On a l'impression que les représentations syndicales ne sont plus vraiment écoutées par les dirigeants. C'est un constat, c'est triste et ça veut dire que peut- être il faut revoir la manière d'agir. C'est vrai qu'avec SUD, on essaie de sortir un peu du syndicalisme uniquement. On essaie d'aller au-delà, vers des associations comme ATTAC. On essaie de voir autre chose que la vision syndicale, on essaie d'agir aux associations ou dans la société elle-même, parce qu'on pense qu'on ne peut pas changer le monde uniquement nous. Moi je suis dans l'éducation et tout seul je ne peux pas changer le monde. Il faudra que je me tourne vers d'autres personnes que les syndicats. Et les associations je pense que c'est intéressant.

ATTAC importe énormément parce qu'au niveau international, ils ont des points d'appui et on voit bien que maintenant ce n'est pas uniquement la France qui est touchée, c'est quelque chose d'européen et de mondial, et il faut aller vers d'autre formes de mouvements. Je pense que c'est nécessaire.

J'ai l'impression personnellement quant à la gauche francaise, le Parti socialiste et les verts, quand M. Jospin était en pouvoir on n'a pas eu l'impression non plus d'être réellement défendus. On a un peu le sentiment que Gauche ou Droite, on arrive aux mêmes problèmes pour les travailleurs. C'est la même chose. Bon on espère toujours, mais c'est vrai que notamment le parti socialiste qui est le parti qui représente le plus des électeurs à gauche, beaucoup de gens à gauche ont perdu confiance en lui. C'est vrai, ça, c'est une réalité.

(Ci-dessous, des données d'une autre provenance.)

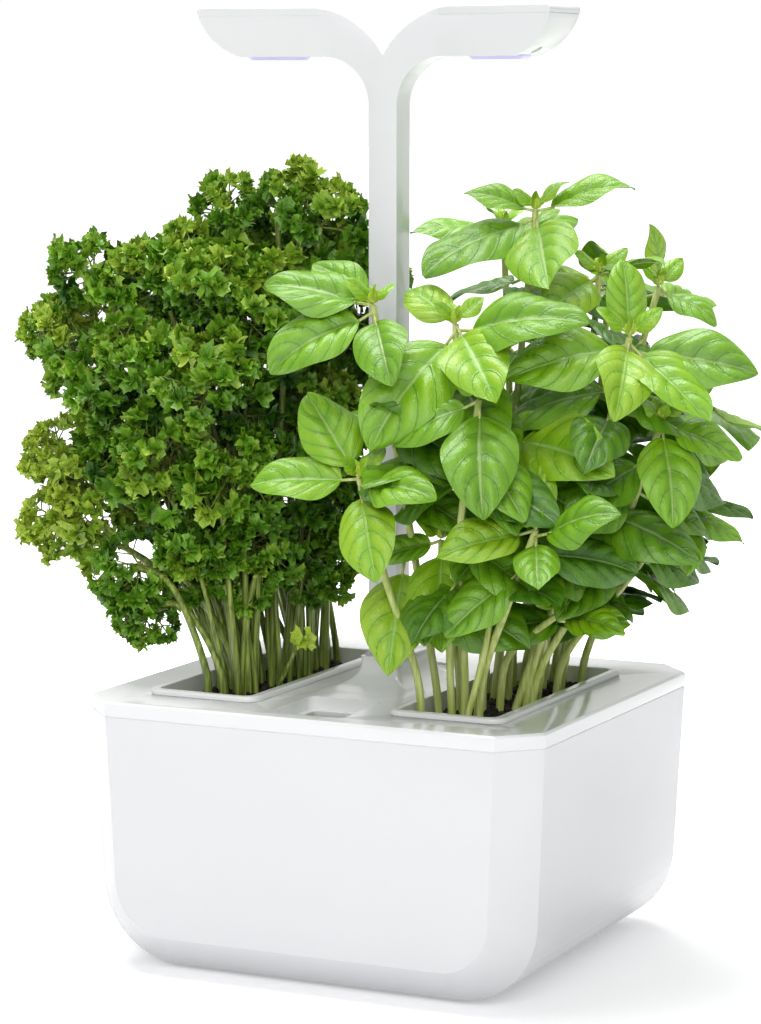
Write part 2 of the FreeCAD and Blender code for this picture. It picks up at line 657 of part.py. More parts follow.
def lamp_cable():
    """Two wires, up the column and out to the boards, each straight runs joined by arcs."""
    made = []
    for _, side in SIDES:
        x = 1.25
        start, bend = Vector(x, CHANNEL_Y, 101.0), Vector(x, CHANNEL_Y, 310.5)
        slope = Vector(28 - x, 0, 328.0 - 310.5).normalize()
        end = bend + slope * 27
        turn = Vector(0, 0, 1).getAngle(slope)
        cut = 3.6 * math.tan(turn / 2)
        arc_in, arc_out = bend - Vector(0, 0, cut), bend + slope * cut
        inward = (slope - Vector(0, 0, 1)).normalize()
        centre = bend + inward * (3.6 / math.cos(turn / 2))
        middle = centre + (bend - centre).normalize() * 3.6
        path = Part.Wire([
            Part.LineSegment(start, arc_in).toShape(),
            Part.Arc(arc_in, middle, arc_out).toShape(),
            Part.LineSegment(arc_out, end).toShape(),
        ])
        ring = Part.Wire(Part.makeCircle(CABLE_R, start, Vector(0, 0, 1)))
        made.append(mirrored(path.makePipeShell([ring], True, False), side))
    return Part.makeCompound(made)


def lamp_plug():
    block = box(-2.95, 2.95, CHANNEL_Y - 2.95, CHANNEL_Y + 2.95, COLUMN_BOTTOM, 101.0)
    pins = [cylinder(x, CHANNEL_Y, 92.0, COLUMN_BOTTOM, 0.6) for x in (-1.3, 1.3)]
    return block.fuse(pins)


def leaf(centre, azimuth, droop, length):
    """Thin pointed leaf, two arcs meeting at the tip, that starts at the heart of its sprig."""
    half = length * LEAF_WIDTH / 2
    a, b = Vector(LEAF_START, 0, -LEAF_T / 2), Vector(length, 0, -LEAF_T / 2)
    wire = Part.Wire([
        Part.Arc(a, Vector(length * 0.48, half, -LEAF_T / 2), b).toShape(),
        Part.Arc(b, Vector(length * 0.48, -half, -LEAF_T / 2), a).toShape(),
    ])
    blade = Part.Face(wire).extrude(Vector(0, 0, LEAF_T))
    blade.rotate(Vector(0, 0, 0), Vector(0, 1, 0), droop)
    blade.rotate(Vector(0, 0, 0), Vector(0, 0, 1), azimuth)
    blade.translate(centre)
    return blade


def basil_leaves():
    """Each sprig is a small heart with its leaves set round it, a pair at a time."""
    blades = []
    for centre, leaves in BASIL_SPRIGS:
        for i, (azimuth, droop, length) in enumerate(leaves):
            base = Vector(*centre) + Vector(0, 0, -2.2 * (i // 2))
            blades.append(leaf(base, azimuth, droop, length))
        blades.append(Part.makeSphere(SPRIG_R, Vector(*centre)))
    apart = []
    for i, blade in enumerate(blades):
        for other in apart:
            if blade.BoundBox.intersect(other.BoundBox) and blade.distToShape(other)[0] < 1e-6:
                blade = max(blade.cut(other).Solids, key=lambda solid: solid.Volume)
        apart.append(blade)
    return Part.makeCompound(apart)


def clamp(value, low, high):
    return max(low, min(high, value))


def stalk(foot_x, foot_y, tip, radius):
    """Stem that stands nearly upright in its slot and then leans out to its tip."""
    x, y, z = tip
    side = math.copysign(1, foot_x)
    neck_x = side * clamp(abs(foot_x + (x - foot_x) * 0.1), SLOT_X0 + 3, SLOT_X1 - 3)
    neck_y = clamp(foot_y + (y - foot_y) * 0.1, SLOT_Y0 + 3, SLOT_Y1 - 3)
    rings = []
    for cx, cy, cz in ((foot_x, foot_y, SOIL_TOP), (neck_x, neck_y, NECK_Z), (x, y, z)):
        points = []
        for k in range(STEM_SIDES):
            turn = 2 * math.pi * k / STEM_SIDES
            points.append(Vector(cx + radius * math.cos(turn), cy + radius * math.sin(turn), cz))
        rings.append(Part.makePolygon(points + points[:1]))
    return Part.makeLoft(rings, True, True)


def basil_stems():
    """One stalk to each sprig, all rising from the soil of the right slot."""
    stalks = []
    for i, ((x, y, z), _) in enumerate(BASIL_SPRIGS):
        foot_x = clamp(46 + (x - 60) * 0.3, 34, 59)
        foot_y = clamp(y * 0.75, -50, 41)
        stalks.append(stalk(foot_x, foot_y, (x, y, z), BASIL_STEM_R))
    return Part.makeCompound(stalks)


def clump(centre, radius, turn):
    """Faceted ball with twenty flat faces, turned so that no two balls line up."""
    golden = (1 + math.sqrt(5)) / 2
    scale = radius / math.hypot(1, golden)
    corners = []
    for a in (-1, 1):
        for b in (-golden, golden):
            corners += [Vector(0, a, b), Vector(a, b, 0), Vector(b, 0, a)]
    faces = []
    for i, a in enumerate(corners):
        for j in range(i + 1, len(corners)):
            for k in range(j + 1, len(corners)):
                b, c = corners[j], corners[k]
                if max((a - b).Length, (b - c).Length, (c - a).Length) < 2.1:
                    loop = [a * scale, b * scale, c * scale, a * scale]
                    faces.append(Part.Face(Part.makePolygon(loop)))
    ball = Part.makeSolid(Part.makeShell(faces))
    ball.rotate(Vector(0, 0, 0), Vector(1, 2, 3), turn)
    ball.translate(Vector(*centre))
    return ball if ball.Volume > 0 else ball.reversed()


def parsley_foliage():
    clumps = [
        clump((x, y, z), r * 1.08, i * 37.0) for i, (x, y, z, r) in enumerate(PARSLEY_CLUMPS)
    ]
    return clumps[0].multiFuse(clumps[1:])


def parsley_stems():
    """Sheaf of stalks from the soil of the left slot into the clumps."""
    stalks = []
    for i in range(PARSLEY_STEMS):
        x, y, z, _ = PARSLEY_CLUMPS[(i * 5) % len(PARSLEY_CLUMPS)]
        foot_x = clamp(-46 + (x + 62) * 0.22, -59, -34)
        foot_y = clamp(y * 1.1 + 4 * math.sin(i * 2.4), -50, 41)
        stalks.append(stalk(foot_x, foot_y, (x, y, z), PARSLEY_STEM_R))
    return Part.makeCompound(stalks)


def main():
    os.makedirs("parts", exist_ok=True)
    save("tank_shell", tank_shell())
    for row, y in (("front", -FOOT_Y), ("back", FOOT_Y)):
        for name, side in SIDES:
            save(row + "_" + name + "_foot", foot(side * FOOT_X, y))
    save("deck_tray", deck_tray())
    save("chamber_cover", chamber_cover())
    save("chamber_seal", chamber_seal())
    save("chamber_screws", screws(chamber_screw_spots(), CHAMBER_BOTTOM, BOARD_Z + 6, 1.4))
    save("control_board", control_board())
    save("board_screws", screws(board_screw_spots(), BOARD_Z, BOARD_Z + 7, 1.0))
    save("board_parts", board_parts())
    save("tact_switch", tact_switch())
    save("timer_button", timer_button())
    save("power_jack", power_jack())
    save("jack_pin", jack_pin())
    save("column_socket", column_socket())
    save("collar_seal", collar_seal())
    save("float_cage", float_cage())
    save("float_body", float_body())
    save("float_rod", float_rod())
    save("lamp_housing", lamp_housing())
    for name, side in SIDES:
        save(name + "_tray", tray(side))
        save(name + "_substrate", substrate(side))
        save(name + "_wicks", wicks(side))
        save(name + "_arm_cover", arm_cover(side))
        save(name + "_heat_plate", heat_plate(side))
        save(name + "_led_board", led_board(side))
        save(name + "_leds", leds(side))
        save(name + "_lens", lens(side))
        save(name + "_lens_seal", lens_seal(side))
    save("arm_screws", arm_screws())
    save("lamp_cable", lamp_cable())
    save("lamp_plug", lamp_plug())
    save("basil_leaves", basil_leaves())
    save("basil_stems", basil_stems())
    save("parsley_foliage", parsley_foliage())
    save("parsley_stems", parsley_stems())


main()
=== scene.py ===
"""Looks of the countertop hydroponic garden: white mouldings, basil, parsley and soil."""

import json
import math
import random

import bpy
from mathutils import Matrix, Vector, noise

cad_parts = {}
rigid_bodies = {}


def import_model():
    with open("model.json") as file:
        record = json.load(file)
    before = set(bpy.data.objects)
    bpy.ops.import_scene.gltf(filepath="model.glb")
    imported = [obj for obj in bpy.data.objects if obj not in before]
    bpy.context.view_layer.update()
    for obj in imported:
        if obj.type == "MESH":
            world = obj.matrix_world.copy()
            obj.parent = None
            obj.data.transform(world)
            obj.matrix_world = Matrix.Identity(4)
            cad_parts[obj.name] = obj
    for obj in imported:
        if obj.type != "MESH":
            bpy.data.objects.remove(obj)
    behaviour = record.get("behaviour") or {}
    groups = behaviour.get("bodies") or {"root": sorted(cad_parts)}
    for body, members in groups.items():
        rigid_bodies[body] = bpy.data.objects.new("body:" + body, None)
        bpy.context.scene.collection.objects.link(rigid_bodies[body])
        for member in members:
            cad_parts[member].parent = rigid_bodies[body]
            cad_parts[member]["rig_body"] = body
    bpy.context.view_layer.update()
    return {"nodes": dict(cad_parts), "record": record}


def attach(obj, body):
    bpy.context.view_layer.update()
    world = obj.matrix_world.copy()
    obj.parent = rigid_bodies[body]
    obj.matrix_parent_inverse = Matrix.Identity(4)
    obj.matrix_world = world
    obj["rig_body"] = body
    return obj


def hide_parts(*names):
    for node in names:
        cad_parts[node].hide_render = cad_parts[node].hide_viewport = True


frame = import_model()
nodes = frame["nodes"]

MM = 0.001

# Camera: fitted to the photograph's straight edges
CAMERA_AT = (0.5040, -1.0585, 0.3046)
CAMERA_AZIMUTH = 25.715
CAMERA_ELEVATION = 7.189
CAMERA_LENS = 116.72
CAMERA_SHIFT = (0.0009, 0.0021)
CAMERA_CLIP = (0.05, 20.0)
SENSOR_WIDTH = 36.0

# Floor: how white the camera sees it, as (distance from the part in metres, strength)
FLOOR_SIZE = 60.0
FLOOR_COLOR = (0.86, 0.86, 0.87)
FLOOR_NEAR = (0.30, 0.34)
FLOOR_FAR = (0.65, 1.0)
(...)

Un mouvement international ne sera pas forcément une mauvaise chose. Mais il ne pas laisser tomber la vision nationale parce que tous les gens se connaissent et il y a un tissu dans chacun des pays qui fait qu'on peut être mobilisés plus facilement. Mais il y a des choses spécifiques aux Francais, les 35 heures, le service public, donc le cadre national doit rester, mais pas uniquement.